Investor Appeal — Each category offers a different risk-reward profile. Small-cap stocks tend to be more volatile but can provide substantial growth opportunities. Large-cap stocks are typically more stable but may offer lower growth potential.
Examples — Small-cap stocks might include lesser-known companies, while large-cap stocks often include industry giants like Facebook, Amazon, and Google (Alphabet).
- Cyclical and Defensive Stocks
Cyclical stocks are tied to the economic cycle, performing well during periods of economic growth but struggling during recessions. Defensive stocks, on the other hand, are less sensitive to economic conditions and tend to be more stable.
Investor Appeal — Investors adjust their portfolios based on economic conditions. Cyclical stocks can offer opportunities for growth during economic upswings, while defensive stocks provide stability during downturns.
Examples — Cyclical stocks include industries like automotive and construction, while defensive stocks are found in sectors like healthcare and utilities.
Understanding the different types of stocks and their characteristics is crucial when building a diversified investment portfolio. By carefully selecting and combining these stocks, you can create a balanced investment strategy that aligns with your financial goals and risk tolerance.
03 Steps to Enter the Stock Market Gracefully
- Know Your Investment Goals
Before you start investing, it’s crucial to define your investment goals.
What are you hoping to achieve with your investments? Are you saving for retirement, a major purchase, or simply looking to grow your wealth?
Setting clear, measurable goals helps you determine your investment strategy. For example, long-term goals may involve investing in stable U.S. blue-chip stocks, while shorter-term goals may require a more aggressive approach to Top U.S. tech stocks.

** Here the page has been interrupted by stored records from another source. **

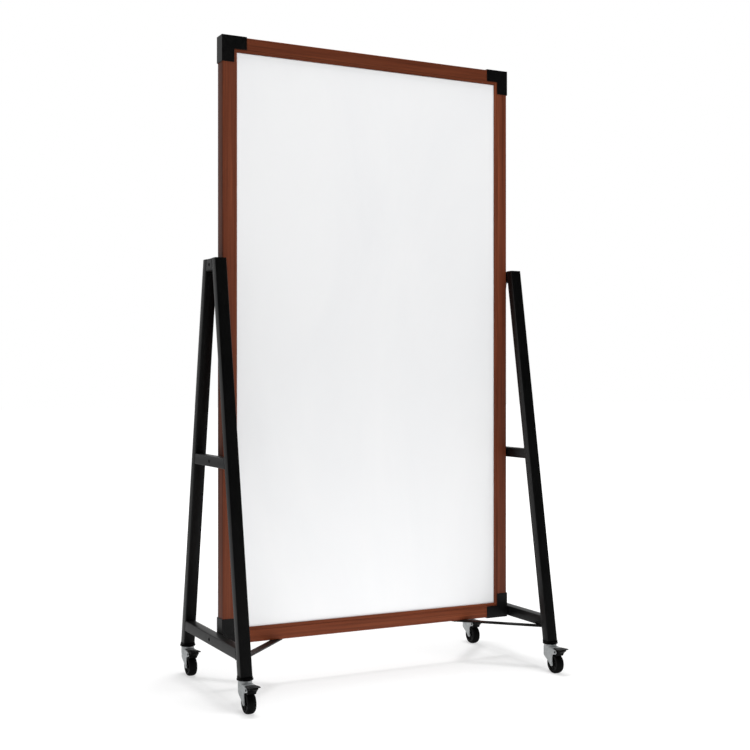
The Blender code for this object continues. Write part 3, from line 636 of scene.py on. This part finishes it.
def plug_mesh():
    """A front leg's plug: a round flange that flares up to a thin collar, and a body inside the leg."""
    top = LEG_FOOT_Z - CLEARANCE
    flange = [
        (FLANGE_RADIUS - SOFT_EDGE, PLUG_BOTTOM_Z),
        (FLANGE_RADIUS, PLUG_BOTTOM_Z + SOFT_EDGE),
        (FLANGE_RADIUS, top - SOFT_EDGE),
    ]
    rings = []
    for radius, z in flange:
        rings.append([(x, y, z) for x, y in squared_ring(radius, radius, 2, ROUND_STEPS)])
    for step in range(COLLAR_STEPS + 1):
        rise = step / COLLAR_STEPS
        rings.append(leaning_ring(collar_section(rise), top + COLLAR_HEIGHT * rise))
    socket = leg_section(CLEARANCE, LEG_CORNER + CLEARANCE)
    body = leg_section(-LEG_WALL - CLEARANCE, LEG_CORNER - LEG_WALL)
    bore = circle((0, 0), STEM_RADIUS + CLEARANCE)
    steps = [
        ("DIFFERENCE", loft("leg_socket", [leaning_ring(socket, z) for z in (top, top + SOCKET_HEIGHT)])),
        ("UNION", loft("plug_body", [leaning_ring(body, z) for z in (top - 0.001, PLUG_TOP_Z)])),
        ("DIFFERENCE", slab("stem_bore", bore, CUT_Z[0], STEM_TOP_Z + 0.001)),
    ]
    return combined("leg_end_plug", loft("plug_blank", rings), steps)


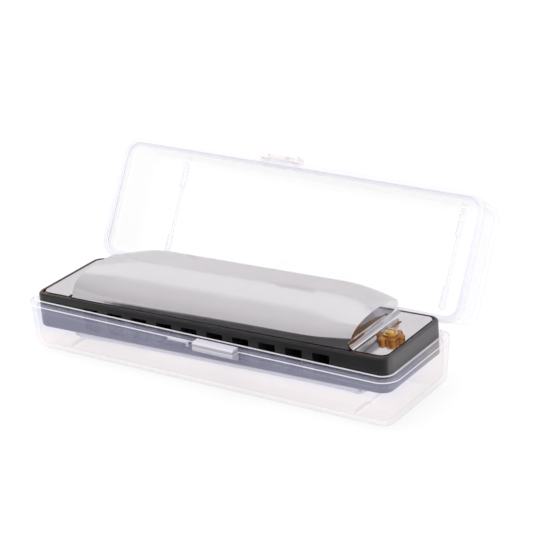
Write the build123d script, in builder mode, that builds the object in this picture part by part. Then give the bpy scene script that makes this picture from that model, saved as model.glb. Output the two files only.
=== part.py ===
"""Hinged translucent case with the ten-hole diatonic harmonica that it holds.

Millimetres, +Z up, +X along the length, -Y is the latch side. The origin is the
centre of the base's underside. The lid and its latch tab are drawn closed and then
swung open on the hinge, because the open case is the resting state of the model.
"""
import os

from build123d import *

os.makedirs("parts", exist_ok=True)

# ---- case halves -------------------------------------------------------------
case_length = 107.4
case_width = 32.4
rim_corner = 4.6
wall = 1.2
draft = 3.4
edge_round = 4.0
band_proud = 0.25
band_height = 1.5
parting_z = 13.2
lid_depth = 15.4
lip_height = 0.8
lip_inset = 1.2
lip_rear_trim = 0.3
rim_width = 1.8
rebate_gap = 0.2
parting_gap = 0.05

front = -case_width / 2
back = case_width / 2

# ---- hinge -------------------------------------------------------------------
hinge_y = back + 0.7
hinge_z = parting_z + 0.7
hinge_x = 30.0
open_angle = 120.0
knuckle_radius = 1.6
knuckle_length = 5.5
ear_thick = 2.0
ear_gap = 0.2
pin_radius = 0.8
pin_clearance = 0.05
notch_radius = 1.95
ear_root = 4.6
heel_reach = 3.2
heel_drop = 1.9
stop_start = 2.0
stop_fall = 0.6
knuckle_root = 4.6

# ---- latch -------------------------------------------------------------------
tab_width = 11.6
tab_reach = 2.7
tab_x = 6.4
tab_z_low = parting_z - 1.0
tab_z_high = parting_z + 1.2
face_gap = 0.15
catch_x = -5.1
catch_width = 6.0
catch_reach = 0.65
catch_height = 0.6
hasp_x = -5.45
hasp_reach = 1.9
hasp_root_z = parting_z + 2.0
hasp_bottom_z = parting_z - 1.3
hasp_window = 6.6
hasp_bar = 0.75
hook_reach = 0.72

# ---- harmonica: comb, plates and covers --------------------------------------
comb_length = 103.0
comb_width = 27.3
comb_thick = 9.0
comb_corner = 3.0
comb_edge = 0.4
frame_wall = 1.0
plate_thick = 1.0
sheet = 0.5
hole_count = 10
hole_pitch = 7.5
hole_width = 4.6
hole_height = 5.6
chamber_long = 21.0
chamber_short = 15.5
cover_rise = 5.9
level_x = 25.0
end_x = 40.6
blend_steps = 6
end_fillet = 1.6
back_edge = 1.1
slot_x = 43.6
slot_y = 19.0
slot_length = 4.0
slot_width = 0.9
vent_low = 1.6
vent_high = 3.5

comb_front = -13.95
comb_mid_y = comb_front + comb_width / 2
comb_z = 7.85
comb_top = comb_z + comb_thick
comb_mid_z = comb_z + comb_thick / 2
recess = plate_thick + sheet
shift_x = 0.2
lean = 1.44

# ---- reeds and rivets --------------------------------------------------------
reed_thick = 0.25
reed_width = 2.0
reed_root_y = comb_front + 3.2
reed_pad = 2.6
reed_longest = 15.5
reed_shortest = 9.5
slot_margin = 0.15
tip_gap = 0.3
rivet_radius = 0.8
rivet_sides = 12
rivet_head_radius = 1.05
rivet_head = 0.4

# ---- cover screws and star washers -------------------------------------------
# The high end's screw enters from above and the low end's from below.
screw_places = ((46.5, comb_front + 10.9), (-47.0, comb_front + 17.4))
screw_radius = 0.9
screw_hole_radius = 1.0
screw_head_radius = 1.35
screw_head_height = 1.2
screw_collar = 1.75
star_lobes = 6
star_core_radius = 2.6
star_lobe_reach = 2.5
star_lobe_radius = 1.0
star_thick = 1.2

# ---- low cross ribs in both halves -------------------------------------------
rib_x = 41.9
rib_half_length = 12.0
rib_thin = 0.8
rib_height = 0.6
rib_end_thick = 1.3
rib_end_length = 5.5
rib_end_height = 1.1
rib_root = 0.3


def hole_x(index):
    """Centre of one hole, counted from the low end."""
    return (index - (hole_count - 1) / 2) * hole_pitch


def between(start, end, index):
    """Value for one hole, on a straight run from the low end to the high end."""
    return start + (end - start) * index / (hole_count - 1)


def save(piece, name):
    """Label one finished piece and write its STEP file."""
    piece.label = name
    export_step(piece, f"parts/{name}.step")


# ---- hollow of the base -------------------------------------------------------
skin_length = case_length - 2 * band_proud
skin_width = case_width - 2 * band_proud
skin_corner = rim_corner - band_proud
hollow_length = skin_length - 2 * wall
hollow_width = skin_width - 2 * wall
hollow_corner = skin_corner - wall
skin_top = parting_z - band_height

with BuildPart() as base_hollow:
    with BuildSketch(Plane.XY.offset(skin_top)):
        RectangleRounded(hollow_length, hollow_width, hollow_corner)
    extrude(amount=-(skin_top - wall), taper=draft)
    fillet(base_hollow.faces().sort_by(Axis.Z)[0].edges(), edge_round - wall)

# ---- low cross ribs of the base, thicker and higher at both ends ----------------
rib_end_y = rib_half_length - rib_end_length / 2
rib_end_places = [(x, y) for x in (-rib_x, rib_x) for y in (-rib_end_y, rib_end_y)]
with BuildPart() as base_ribs:
    with BuildSketch(Plane.XY.offset(wall - rib_root)):
        with Locations((-rib_x, 0), (rib_x, 0)):
            Rectangle(rib_thin, 2 * rib_half_length)
    extrude(amount=rib_root + rib_height)
    with BuildSketch(Plane.XY.offset(wall - rib_root)):
        with Locations(*rib_end_places):
            Rectangle(rib_end_thick, rib_end_length)
    extrude(amount=rib_root + rib_end_height)

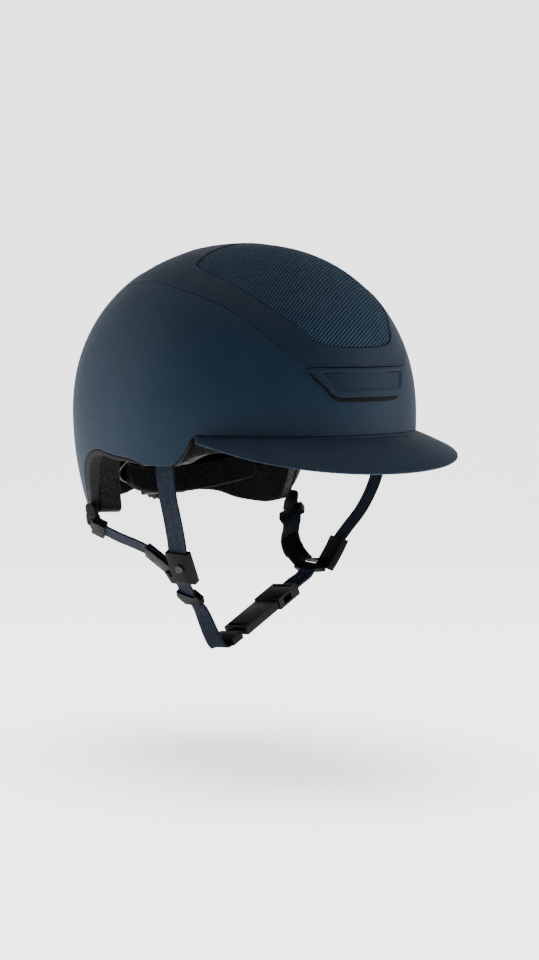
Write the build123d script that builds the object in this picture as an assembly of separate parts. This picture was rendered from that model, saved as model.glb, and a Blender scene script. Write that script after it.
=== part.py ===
from build123d import *
import os
from math import cos, pi, radians, sin, sqrt

# Riding helmet. Millimetres. The wearer faces -Y and +X is the wearer's left.
# The origin is at brow height on the centre line of the head.

# Dome of the outer shell: plan half-axes, and the height rules above and below its widest level.
HALF_WIDTH = 112.0
FRONT_REACH = 131.0
REAR_REACH = 147.0
WIDEST_Z = 20.0
CROWN_RISE = 121.0
ROUNDNESS = 2.12
SIDE_DROP = 208.0
FRONT_DROP = 270.0
REAR_DROP = 147.0
DOME_FLOOR_Z = -72.0

# Wall layers, measured inwards from the dome.
SHELL_T = 3.0
GAP = 0.3
FOAM_OUT = SHELL_T + GAP
FOAM_IN = 23.0
PAD_OUT = FOAM_IN + GAP
PAD_IN = 28.5

# Rims in side view, as (y, z) from brow to nape.
PEAK_SEAM_Z = 9.0
SHELL_RIM = [(-62, 9), (-57, 1), (-50, -8), (-41, -12.4), (-23, -12.4), (-14, -10.4), (12, -7), (34, -4),
             (46, -6), (57, -12), (64, -21), (67, -34), (70, -46), (80, -49), (92, -47), (106, -43),
             (125, -41), (152, -40)]
FOAM_RIM = [(-85, -2), (-75, -2.8), (-60, -6), (-50, -10.5), (-41, -12.4), (-23, -12.4),
            (-14, -12), (12, -10.3), (34, -7.3), (43, -9.5), (50, -16), (54, -26), (57, -40), (61, -50),
            (75, -52.5), (92, -50.5), (106, -46), (125, -43.5), (152, -42.5)]
TRIM_START_Y = -12.0
RIM_FRONT_Y = -160.0

# Raised top frame in plan, wearer's left half from front corner to tail, and its front edge height.
FRAME_HALF = [(44, -116), (55, -105), (64, -89), (71, -69), (77, -42), (78, -16), (74, 16), (71, 36),
              (67, 53), (58, 82), (46, 108), (33, 126)]
FRAME_TAIL_Y = 137.0
FRAME_FRONT_Z = 54.5
SEAM_GAP = 0.35

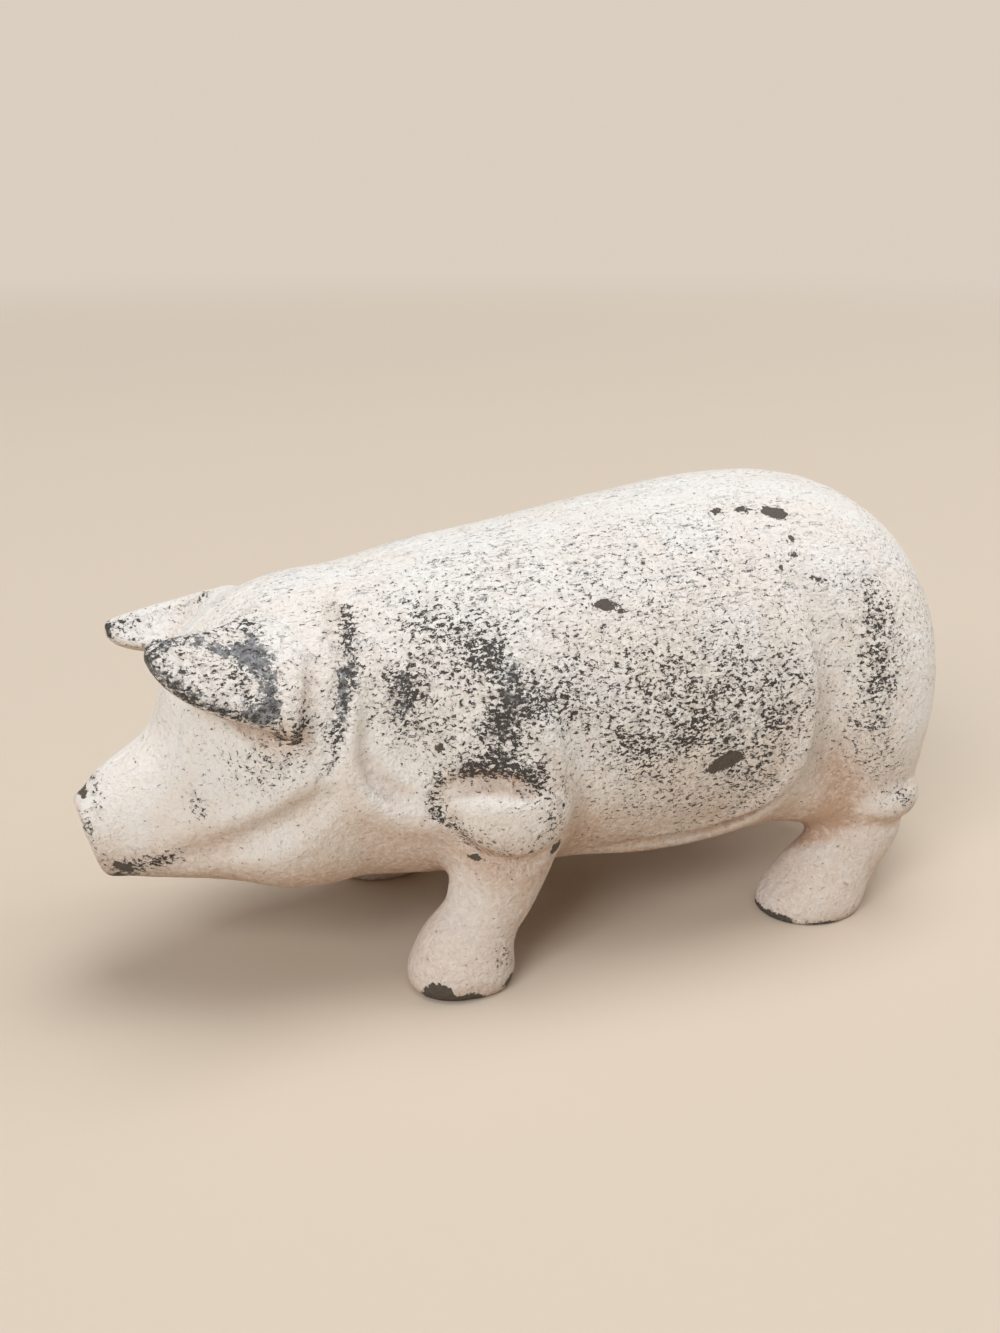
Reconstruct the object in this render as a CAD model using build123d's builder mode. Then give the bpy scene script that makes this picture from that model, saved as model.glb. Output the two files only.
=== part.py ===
"""Cast-iron pig figurine: two hollow half shells joined on the centre plane by one long screw.

The pig stands on z = 0 and faces -X, with its left half on the -Y side of the centre plane.
The origin is under the middle of the pig. All sizes are in millimetres.
"""

import math
import os

from build123d import *

# Trunk: a barrel about a line that rises towards the rump, with a domed head and rump
neck_x = -34.0
neck_z = 32.4
neck_radius = 18.4
waist_x = 26.0
waist_z = 34.5
waist_radius = 26.2
head_dome_length = 17.6
rump_dome_length = 35.5
dome_fullness_share = 0.86
head_steps = 3
rump_steps = 4

# Outline of the barrel: the place along its line as a share of it, then the share of the
# widening from neck to waist that is reached there
barrel_shares = (
    (0.00, 0.00),
    (0.36, 0.51),
    (1.00, 1.00),
)

# Jowls, egg-shaped along the underside of the head and neck
jowl_x = -32.0
jowl_y = 5.0
jowl_z = 23.3
jowl_radius = 11.3
jowl_half_length = 20.0
jowl_steps = 4

# Snout: a cone from the disc back into the head
snout_x = -59.6
snout_z = 21.4
snout_radius = 5.3
jaw_x = -38.0
jaw_z = 27.0
jaw_radius = 15.2
disc_radius = 5.5
disc_thickness = 2.0
disc_lean_deg = 15.5
nostril_diameter = 1.8
nostril_depth = 1.0
nostril_spread = 2.4

# Front legs, each turned about a line from the hoof to the elbow
front_hoof_x = -18.4
front_hoof_y = 17.6
elbow_x = -10.6
elbow_y = 16.6
elbow_z = 18.0
front_leg_radius = 6.6

# Shoulders, egg-shaped about a line from the elbow up to the back
shoulder_x = -9.5
shoulder_y = 13.0
shoulder_z = 29.0
shoulder_radius = 12.8
shoulder_half_length = 17.0
shoulder_lean_deg = 10.0

# Elbows, egg-shaped over the top of each front leg
elbow_fold_x = -11.2
elbow_fold_y = 18.4
elbow_fold_z = 25.4
elbow_fold_radius = 7.2
elbow_fold_half_length = 6.4
elbow_fold_steps = 4

# Hind legs, each turned about a line from the hoof to the hock
hind_hoof_x = 37.4
hind_hoof_y = 17.4
hock_x = 45.0
hock_y = 16.4
hock_z = 15.0
hind_leg_radius = 7.3

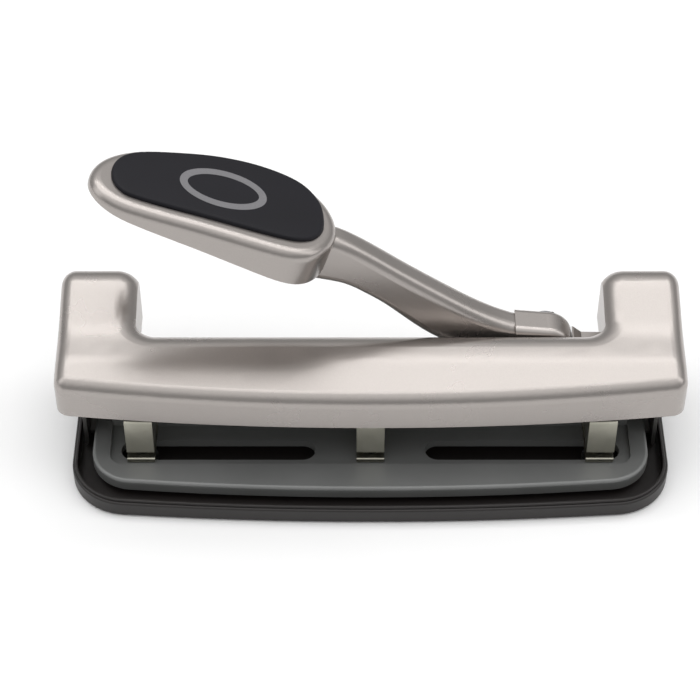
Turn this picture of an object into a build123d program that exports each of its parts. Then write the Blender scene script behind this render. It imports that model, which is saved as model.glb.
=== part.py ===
from build123d import *
import math
import os

# Three-hole paper punch with a long side lever.
# Frame: +X to the right, +Y to the back, +Z up. The origin is on the desk, under the middle
# of the whole machine. All sizes are in millimetres.

# ---- driving dimensions: holes, heads and paper
HOLE_SPACING = 108.0            # 4 1/4 in between neighbouring holes
PUNCH_DIAMETER = 7.1            # 9/32 in
PUNCH_AXIS_Y = -16.5
PAPER_STOP_Y = -2.8
THROAT_HEIGHT = 3.0             # gap that the paper goes into
PUNCH_TRAVEL = 7.0
PUNCH_REST_GAP = 0.5            # punch tip above the bottom of the upper jaw
HEAD_WIDTH = 13.0
HEAD_FRONT_Y = -24.5
HEAD_SHEET = 1.6
JAW_THICKNESS = 2.8
HEAD_TOP_Z = 38.5

# ---- driving dimensions: chip pan and base plate
PAN_DEPTH = 104.0
PAN_HEIGHT = 9.6
PAN_WALL = 2.4
PAN_FLOOR = 2.0
PAN_BOW = 6.5                   # how far the front edge falls back at the corners
PAN_CORNER = 27.0
FOOT_HEIGHT = 1.0
PLATE_MARGIN = 10.0             # plate edge inside the pan's outline, front and back
PLATE_TOP_Z = 12.8
PLATE_THICKNESS = 2.0
PLATE_CORNER = 20.0
RECESS_DEPTH = 1.8
RECESS_FRONT_Y = -26.4
RECESS_BACK_Y = 34.0
SLOT_WIDTH = 12.0
SLOT_INNER_X = 26.0
SLOT_WALL = 4.0
STOP_WALL_HEIGHT = 6.4

# ---- driving dimensions: frame inside the cover
END_PLATE_SHEET = 1.8
END_PLATE_FRONT_Y = -7.0
END_PLATE_BACK_Y = 33.0
END_PLATE_TOP_Z = 54.0
END_FOOT_Z = 4.8                # underside of the flange below the base plate
REAR_PLATE_Y = 3.8
REAR_PLATE_SHEET = 1.6
REAR_PLATE_TOP_Z = 56.0
GUIDE_ROD_DIAMETER = 5.0
GUIDE_ROD_Y = -7.0
GUIDE_ROD_Z = 32.0

# ---- driving dimensions: cover
COVER_FRONT_Y = -28.0
COVER_BOW = 8.2
COVER_BOTTOM_Z = 39.5
COVER_BAND_TOP_Z = 57.5
COVER_CREST_Y = -7.6
COVER_BACK_Y = 49.0
COVER_BACK_Z = 73.0
CROWN = [(-18.0, 60.3), (COVER_CREST_Y, 63.0), (2.0, 64.1), (14.0, 66.0), (30.0, 70.6)]  # y, z
COVER_MIDDLE_BACK_Y = 11.6
COVER_WALL = 2.0
COVER_EDGE = 7.0                # rounding of the outside edges
TOWER_BACK_ROLL = 11.0          # rounding of the towers' back edge
NOTCH_ROLL = 12.0               # wide rounding round the notch for the lever
NOTCH_ROLL_CUT = 2.0            # part of that rounding that the notch walls take away
NOTCH_CORNER = 5.5

# ---- driving dimensions: lever
PIVOT_X = 83.0
PIVOT_Z = 48.0
LEVER_STROKE = 16.0             # degrees
ARM_FRONT_Y = 14.0
ARM_BACK_Y = 28.0
HUB_RADIUS = 12.4
SHAFT_DIAMETER = 8.0
PADDLE_TILT = 18.0              # degrees
PADDLE_ROOT_X = -15.6
PADDLE_ROOT_Z = 122.5

# ---- driving dimensions: drive train
GEAR_MODULE = 2.0
GEAR_TEETH = 28                 # teeth that the whole wheel would have
PRESSURE_ANGLE = 20.0
BACKLASH = 0.35
PRESS_FLANGE_Z = 49.7
PRESS_SHEET = 2.4
PRESS_WEB_Y = -0.8
PRESS_WEB_SHEET = 1.6
PRESS_WEB_BOTTOM_Z = 25.0
SLIDE_BAR_Y = 1.3
SLIDE_BAR_SHEET = 2.0
FOLLOWER_DIAMETER = 5.0
FOLLOWER_XS = (-70.0, 34.0)
FOLLOWER_Z = 30.0
GUIDE_PIN_XS = (-100.0, 2.0)
GUIDE_PIN_Z = 24.0
GUIDE_PIN_DIAMETER = 5.0

# ---- clearances
RUNNING_FIT = 0.08              # radial, shafts and pins that turn or slide
SLIDING_GAP = 0.2               # flat faces that pass each other
LOOSE_GAP = 0.5

# ---- derived sizes
END_PLATE_X = HOLE_SPACING + 26.5
PAN_HALF_WIDTH = END_PLATE_X + 6.5
PLATE_HALF_WIDTH = END_PLATE_X - 3.0
RECESS_HALF_WIDTH = END_PLATE_X - 11.5
COVER_HALF_WIDTH = END_PLATE_X + 11.7
TOWER_INNER_X = END_PLATE_X - 24.5
SLOT_OUTER_X = HOLE_SPACING + 10.0
GEAR_RADIUS = GEAR_MODULE * GEAR_TEETH / 2
BAR_TRAVEL = GEAR_RADIUS * math.radians(LEVER_STROKE)
RECESS_Z = PLATE_TOP_Z - RECESS_DEPTH
PLATE_SKIRT_Z = END_FOOT_Z + END_PLATE_SHEET
JAW_BOTTOM_Z = RECESS_Z + SLIDING_GAP
JAW_TOP_Z = JAW_BOTTOM_Z + JAW_THICKNESS
UPPER_JAW_Z = JAW_TOP_Z + THROAT_HEIGHT
HEAD_STRIP_Y = HEAD_FRONT_Y + 0.8
HEAD_BACK_Y = PAPER_STOP_Y + HEAD_SHEET
PUNCH_TOP_Z = PRESS_FLANGE_Z - SLIDING_GAP
PLATE_FRONT_Y = -PAN_DEPTH / 2 + PLATE_MARGIN
PLATE_BACK_Y = PAN_DEPTH / 2 - PLATE_MARGIN
SLOT_LENGTH = SLOT_OUTER_X - SLOT_INNER_X
SLOT_MIDDLE_X = (SLOT_OUTER_X + SLOT_INNER_X) / 2
HEAD_XS = {"left": -HOLE_SPACING, "centre": 0.0, "right": HOLE_SPACING}

os.makedirs("parts", exist_ok=True)


# ---- helpers
def block(x0, x1, y0, y1, z0, z1):
    """Box between two corners."""
    size = Box(x1 - x0, y1 - y0, z1 - z0)
    return Pos((x0 + x1) / 2, (y0 + y1) / 2, (z0 + z1) / 2) * size


def rod_x(x0, x1, y, z, diameter):
    """Round bar along X."""
    return Pos((x0 + x1) / 2, y, z) * Rot(0, 90, 0) * Cylinder(diameter / 2, x1 - x0)


def rod_y(y0, y1, x, z, diameter):
    """Round bar along Y."""
    return Pos(x, (y0 + y1) / 2, z) * Rot(90, 0, 0) * Cylinder(diameter / 2, y1 - y0)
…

- Build a Diversified Portfolio
Once you’ve identified your goals, it’s time to build a diversified portfolio. Diversification spreads risk and can lead to more stable returns over time. Here’s how to do it:
- Asset Allocation — Allocate your investments across different asset classes, such as stocks, bonds, and real estate. The percentage you allocate to each depends on your risk tolerance and goals.
- Stock Selection — Choose a mix of stocks from various sectors and industries. Avoid overloading your portfolio with stocks from a single sector, as sector-specific risks can impact your returns.
- Risk Management — Consider adding some safer, income-generating assets like bonds or dividend-paying stocks to balance the potential volatility of growth stocks.
- Stay Informed with the Stock Market Insights
Investing in the stock market isn’t just about buying and selling shares; it’s a dynamic journey of discovery, analysis, and decision-making. To navigate this complex terrain successfully, you need more than just basic knowledge of stocks; you need insights that can help you make informed choices. Here are sme stock market insights to equip you with the tools necessary for confident and intelligent investing.
- Research & Analysis
Successful investors are often avid researchers. They understand that knowledge is power in the stock market.
Conducting thorough research and analysis of companies, industries, and market trends is a cornerstone of informed decision-making. Here are key aspects to consider:
- Fundamental Analysis — This involves evaluating a company’s financial health, examining its balance sheet, income statement, and cash flow, and assessing its competitive position within its industry.
- Technical Analysis — Technical analysts study price charts, patterns, and trading volume to make predictions about future price movements. They look for trends and patterns that may indicate buy or sell signals.
- Market & Economic Research — Keeping an eye on economic indicators, interest rates, inflation rates, and geopolitical events can provide valuable insights into market direction.
- Risk Management
Understanding and managing risk is a fundamental part of stock market investing. While stocks offer the potential for significant gains, they also come with the risk of losses. Here’s how you can manage risk:
- Diversification — Spreading your investments across different asset classes and industries can help mitigate risk. Diversification reduces the impact of poor performance in one area on your overall portfolio.
- Setting Stop-Loss Orders — These orders automatically sell a stock when it reaches a predetermined price, helping limit potential losses.
- Asset Allocation — Balancing your portfolio between stocks, bonds, and other assets based on your risk tolerance and investment horizon is crucial for risk management.
- Market Psychology
Understanding market psychology can give you an edge in the stock market. Investor sentiment can drive stock prices as much as fundamentals. Key psychological factors to be aware of include:
- Greed and Fear — Markets are often driven by the emotions of greed and fear. Recognizing when these emotions are in play can help you make rational decisions.
- Contrarian Investing — Contrarian investors go against the crowd, buying when others are selling and vice versa. This strategy is based on the belief that markets can be driven by herd mentality, leading to opportunities for contrarians.
- Long-term Perspective
While short-term trading can be profitable, many successful investors swear by a long-term approach. The stock market tends to reward patience. Here’s why a long-term perspective is valuable:
- Compound Interest — Over time, your investments can grow exponentially through the power of compound interest. Reinvesting dividends and allowing your investments to compound can significantly boost your returns.
- Reducing Emotional Decision-Making — Short-term trading often leads to impulsive decisions driven by emotion. A long-term perspective encourages discipline and reduces the temptation to react to short-term market fluctuations.
- Continuous Learning
The stock market is ever-evolving, influenced by changing economic conditions, technological advancements, and global events. Staying informed and continuing to learn is crucial. Here’s how to keep your knowledge up-to-date:
- Read Financial News — Regularly follow financial news outlets and reputable stock market analysis to stay informed about market developments.
Learn from Experience — Analyze your past investment decisions, both successful and unsuccessful, to gain insights and refine your strategy.